にわかに強まる“解散風”。その背景にあるのは、安倍晋三首相の党略的な思惑です。

 「安倍政権の最大の目的は長期政権だ。勝てるときに選挙をやる。麻生政権で解散をできずに結局任期満了になって惨敗したのがトラウマだ」。自民党のベテラン議員は安倍首相の思惑をこう解説します。

 安倍首相は、消費税の10%増税判断を12月上旬に行うとしていました。ところが、消費税8%増税で深刻な景気の落ち込みがあらわになり、どの世論調査でも7~8割が10%増税に反対しています。増税を強行すれば国民経済への破壊的影響と国民の憤激は必至です。そこで増税の延期と「引きかえ」に解散するシナリオが浮上しました。

 さらに安倍政権は今後、川内原発をはじめとする原発再稼働、秘密保護法の施行、集団的自衛権行使容認の「閣議決定」を具体化する安保法制の推進、環太平洋連携協定(TPP)合意などを次々と強行する構え。どの課題も安倍政権の主要政策であり、国民多数が厳しく反対するものばかりです。その強行後に総選挙を回せば、国民の批判にあって「政権は短命で終わる」という打算があります。「大義」など二の次です。
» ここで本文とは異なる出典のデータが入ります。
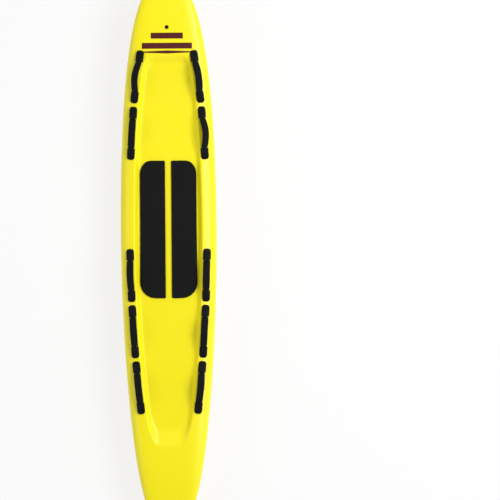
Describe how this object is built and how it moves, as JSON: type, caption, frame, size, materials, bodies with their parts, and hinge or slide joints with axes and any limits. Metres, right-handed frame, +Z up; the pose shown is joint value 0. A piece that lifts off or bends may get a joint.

 10日発表されたNHK世論調査では、安倍内閣の経済政策「アベノミクス」を評価するかについて「評価しない」が「評価する」を初めて上回り、期待感は剥げ落ちていることがあらわになりました。内閣支持率も前月より8ポイント下落の44%で、第2次安倍内閣発足以来最低です。

 「今しかない」という“解散政局”は、国民の世論と運動が安倍政権を追い詰めてきた結果です。「1強」などともてはやされる自民党・安倍政権の基盤のもろさを露呈しているのです。

 政府関係者の一人は「景気を見て増税を判断するといっておきながら、景気が悪いのに増税するのは難しい。アメリカも『いま増税するのはやめろ』といっている。増税を見送り経済対策を争点に選挙する」と語ります。

 増税を求める財界、財務省、自民党内の強硬論に対しては、先送りはあくまで「延期」であり、「選挙で勝てばまたチャンスが来る」という「言い訳」も隠されています。

 しかし、消費税増税は国民多数が反対しており、もともと公約違反の自公民3党合意で強行したもの。増税先送りが解散の「大義」にはなりません。増税先送りは、アベノミクスの失敗の証明でしかないのです。